Wiz57 wrote: ↑Tue Apr 16, 2024 8:40 pmgeo_c wrote: ↑Tue Apr 16, 2024 3:39 pmamethyst wrote: ↑Tue Apr 16, 2024 10:24 amThorium is based on an older version of Chromium. In my experience older versions of Chromium are quite a bit faster (on older machines at least) than the newer ones. I use the latest Brave (Chromium based) with Fossa9.6 and Chromium version 90 (older) with Jammy. The older version is very fast.
The fastest browsers I ever used were the older versions of Iron.

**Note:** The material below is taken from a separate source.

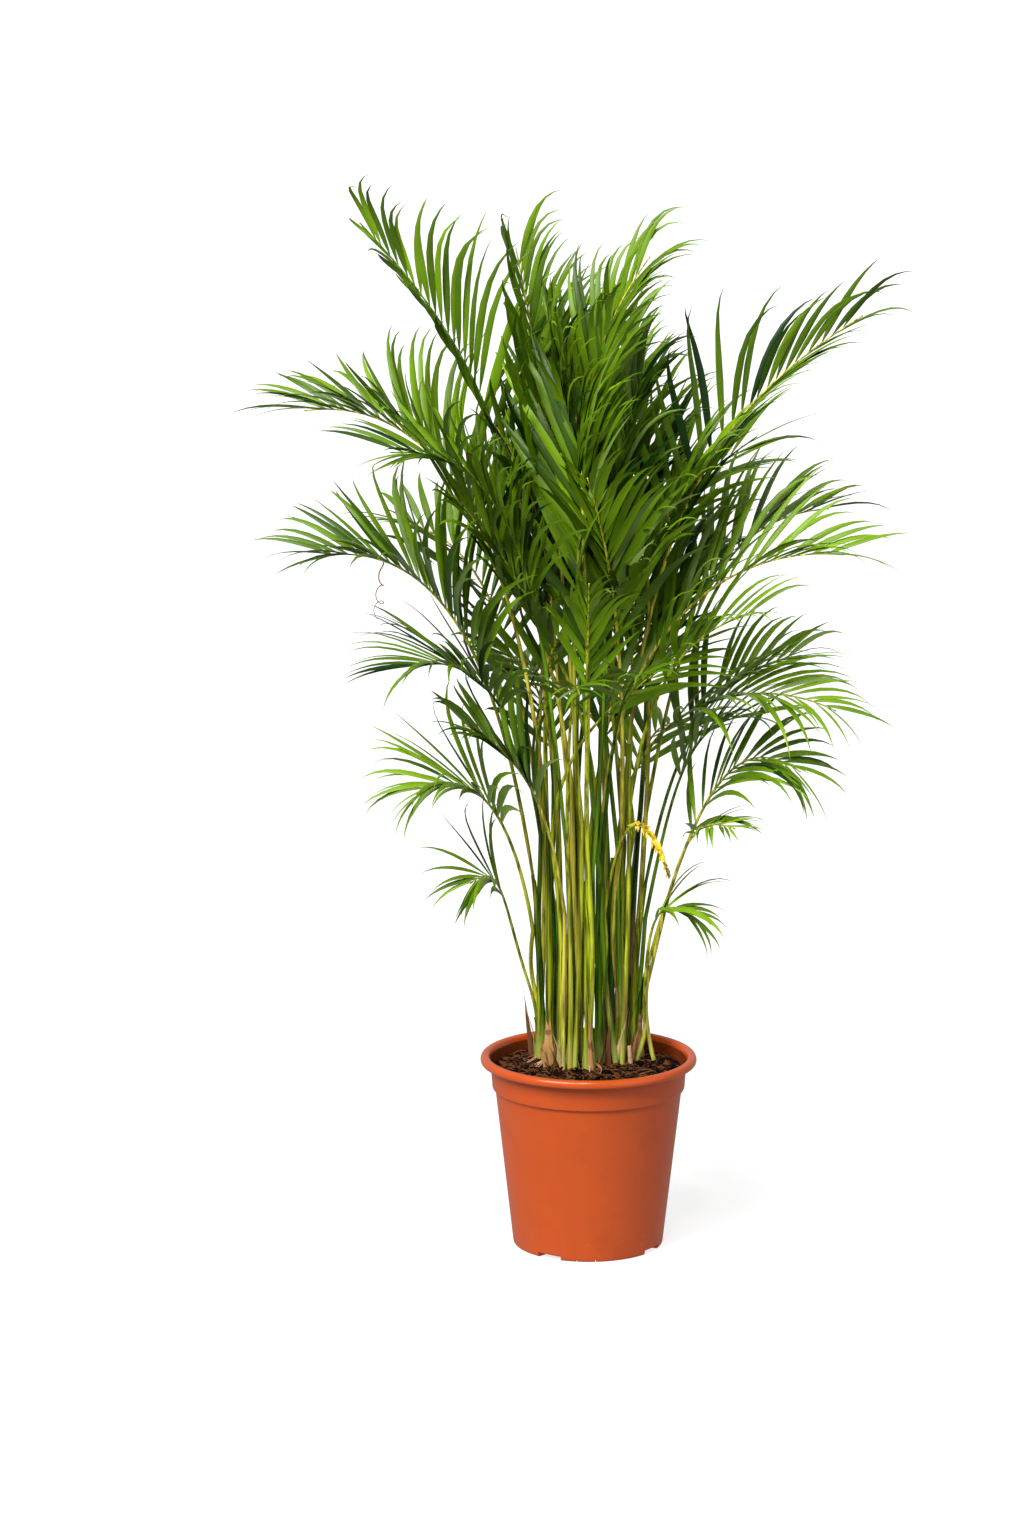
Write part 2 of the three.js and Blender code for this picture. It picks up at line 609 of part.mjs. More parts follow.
// Dead shoots and sheaths: short tubes whose width follows three radii
function buildDeadParts(lines) {
  Object.entries(DEAD_PARTS).forEach(([name, part]) => {
    const foot = new THREE.Vector3(...part.foot, SOIL_TOP + CLEAR);
    const top = new THREE.Vector3(...part.top);
    const pointAt = (t) => foot.clone().lerp(top, t);
    const [low, middle, high] = part.radii;
    const radiusAt = (t) => (t < 0.5 ? lerp(low, middle, t * 2) : lerp(middle, high, t * 2 - 1));
    const geometry = tubeGeometry(pointAt, radiusAt, CANE_SIDES, DEAD_SPANS);
    addPart(name, geometry, COLOURS[part.color], 0.8);
    lines.push(lineOf(pointAt, radiusAt, evenStations(DEAD_SPANS)));
    const solid = toSolid(geometry.clone());
    taken.push({ box: new THREE.Box3().setFromBufferAttribute(geometry.attributes.position), solid });
  });
}

// Ribs are all laid before any leaflet, each bent aside, or started a little
// lower on its cane, until it is clear of the others
function layRibs(fronds, lines) {
  return fronds.map((frond, i) => {
    for (const drop of frond.at === 1 ? [0] : START_DROPS) {
      for (const side of SIDE_STEPS) {
        const rib = ribCurve({ ...frond, at: frond.at - drop }, side);
        const stations = ribStations(frond, rib.length);
        const line = lineOf((t) => rib.curve.getPoint(t), ribRadius, stations);
        if (!lines.some((other, k) => k !== frond.cane - 1 && linesClash(line, other))) {
          lines.push(line);
          return rib;
        }
      }
    }
    throw new Error(`frond ${i + 1} finds no room`);
  });
}

const lines = [];
addPart('pot', potGeometry(), COLOURS.pot, 0.45);
addPart('potting_soil', soilGeometry(), COLOURS.soil, 0.95);
buildCanes(lines);
buildDeadParts(lines);

const fronds = [
  ...FRONDS,
  ...dealtFronds(BACK, BACK.canes.length, 0.21),
  ...dealtFronds(FRONT, FRONT.canes.length, 0.47),
  YELLOW_FROND,
];
const ribs = layRibs(fronds, lines);
fronds.forEach((frond, i) => {
  const bare = frondGeometry(ribs[i], frond, Array.from({ length: frond.pairs }, () => ({})));
  taken.push({ box: boxOf(bare), solid: solidOf(bare), owner: i });
});
fronds.forEach((frond, i) => {
  const own = taken.findIndex((other) => other.owner === i);
  const [held] = taken.splice(own, 1);
  const pairs = chooseLeaflets(ribs[i], frond);
  taken.push(held);
  const surface = frondGeometry(ribs[i], frond, pairs);
  const wilted = frond === YELLOW_FROND;
  const name = wilted ? 'wilted_frond' : `frond_${String(i + 1).padStart(2, '0')}`;
  addPart(name, surface.geometry(), wilted ? COLOURS.yellow : COLOURS.frond, 0.55);
});

export default plant;
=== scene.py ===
"""Potted clumping palm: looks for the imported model.

A tapered plastic grower's pot with bark mix, a clump of slim canes with their sheaths, dry husks
and roots at their feet, and upswept feather fronds whose leaflets are folded, arching blades.
Lengths in the rule that lays the plant out are millimetres, as in the part's source; what a user
would change is in the property groups, in metres.
"""

import math

import bpy
import numpy as np
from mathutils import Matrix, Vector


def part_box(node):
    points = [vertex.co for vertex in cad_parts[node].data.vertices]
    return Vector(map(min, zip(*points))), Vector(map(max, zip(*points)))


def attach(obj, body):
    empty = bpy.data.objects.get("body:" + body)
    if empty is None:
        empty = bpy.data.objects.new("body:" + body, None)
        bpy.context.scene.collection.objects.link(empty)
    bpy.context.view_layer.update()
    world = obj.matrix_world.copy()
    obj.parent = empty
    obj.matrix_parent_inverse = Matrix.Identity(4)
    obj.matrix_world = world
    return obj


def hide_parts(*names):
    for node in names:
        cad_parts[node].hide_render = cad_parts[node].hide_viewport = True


bl_info = {
    "name": "Potted clumping palm",
    "version": (1, 0, 0),
    "blender": (4, 5, 0),
    "location": "View3D > Sidebar > Palm",
    "description": "Builds a potted clumping palm around its packed model",
    "category": "Object",
}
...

Well, if you want to base it on pure speed, NOTHING touched Lynx back in the old days, LOL! It blew the socks off anything MS or NetScape had to offer, mainly because you didn't have to download all the images! Now, when I went to Windows 3.1, I found Opera 3.X...that was fast. But back in those halcyon days of dialup internet at 14.4 baud, I booted normally to plain old DOS, and used either Arachne or Lynx386, unless I happened to fire up DosLynx. Text browsers just couldn't be beat for speed...
in those days!
Wiz
Well I still have elinks and lynx installed on all my OSs, and they have there place, but it's always a tradeoff with browsers. For a good amount of time in 2022-23 I was posting to the forum from lynx and elinks, just for no reason whatsoever but to prove that I could navigate it.
I booted portable Iron about 6 months ago and it was still BLAZING fast, mostly in the speed which is opens up. Much faster than say ungoogled Chromium. Loading webpages has a lot of variables involved, like extensions installed and that kind of thing, as well as the speed of the server itself.
Today I booted portable Midori put together by @fredx181, and it opened up instantaneously. That's a pretty nice browser, but for some reason when I used the terminal update script, the terminal output said the midori.tar.bz2 couldn't be unpacked. But that should go in the midori topic instead of here.